At PhD stage, you are acquiring the skills as a researcher. That means where you look for sources, how you select them, and critically analyse and evaluate them, and make compelling conclusions & findings. You will have plenty times afterwards to pursue research projects, and so doing something difficult as a PhD project – well that is something to think over. One of topics I would want to eventually research about is religious connotations in instrumental repertoire. But I didn’t choose to do this as my PhD project, – on top of building up academic competency, I would have to be equipped with philosophy and theology books, and not very much time for piano practice. I am grateful for my master’s supervisor for speaking reality: ‘if you applied for a DPhil in Oxford, you are likely to have to give up 4 years of playing the piano, is that what you want?’ Eventually, I pursued doing a doctoral project that I was very fond of and was able to complete on time.

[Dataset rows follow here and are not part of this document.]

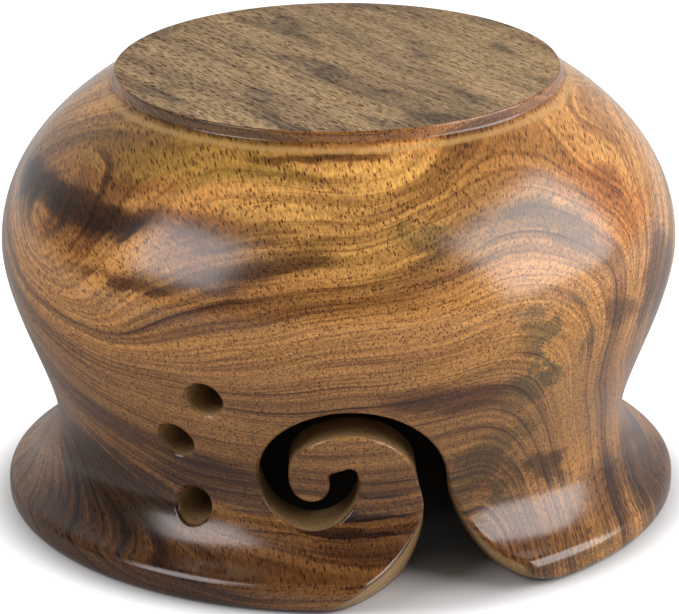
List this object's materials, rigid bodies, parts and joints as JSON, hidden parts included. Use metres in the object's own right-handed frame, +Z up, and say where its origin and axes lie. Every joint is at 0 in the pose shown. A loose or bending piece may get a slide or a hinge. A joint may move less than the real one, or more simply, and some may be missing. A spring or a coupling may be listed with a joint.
{
  "type": "yarn bowl",
  "caption": "Turned wooden yarn bowl standing on its flared rim, foot uppermost, with a scroll slot open through the rim for the strand and drilled needle holes beside it.",
  "frame": {"origin": "on the bowl's axis, in the plane of the rim it stands on", "axes": "+Z up along the bowl's axis to the foot's face, -Y towards the scroll slot, +X to the right as seen from the slot's side"},
  "size_m": [0.152, 0.152, 0.1006],
  "materials": {
    "wood": "turned hardwood under clear gloss lacquer, the foot's face bare and matt"
  },
  "bodies": {
    "root": {"bowl": "wood"}
  },
  "joints": []
}
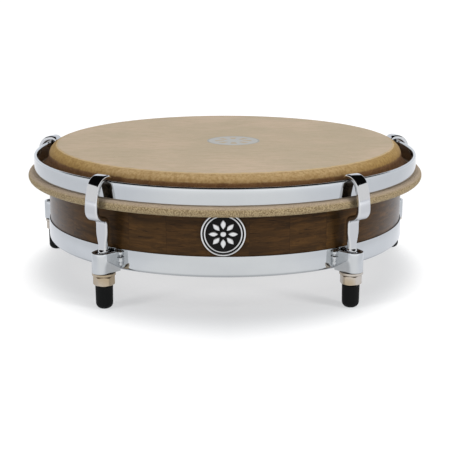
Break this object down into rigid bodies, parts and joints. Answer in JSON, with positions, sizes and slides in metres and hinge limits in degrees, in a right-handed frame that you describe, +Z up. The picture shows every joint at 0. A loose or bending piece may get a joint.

This is not to say that you should only do what you are good at. No, it is a matter of seeing how you can invest in your project with skills you already have with skills you are going to develop. Just to say here, my mentee is a conservatoire-trained violinist with a degree in violin making, so he is more than capable to start a project on making violins from a performer’s perspective. Yet, the journey has only began, and how his project develops (more geared towards acoustics or musicology) depends on where and who he studies with, and so develops his skills and knowledge to becoming the expert. Is it too much to ask him to programme a digital violin? Maybe, maybe not.

  • History merely repeats itself. It has all been done before. Nothing under the sun is truly new. Sometimes people say, “Here is something new!” But actually it is old; nothing is ever truly new. Ecclesiastes 1:9-10

Is it true that no one is interested in making violins? No, otherwise the violin would not have existed. If the record isn’t on the internet, look in books, journals, newspapers, outside academia to magazines, concert programmes. It is comforting to know that there are people (historically and currently) that share similar interests. Though, the problem then being the feeling that everything that needs to be said have been said, a situation that my opera-scholar friend finds in her field. What can we do? Well, at the very least, we can hand-pick sources and renew them.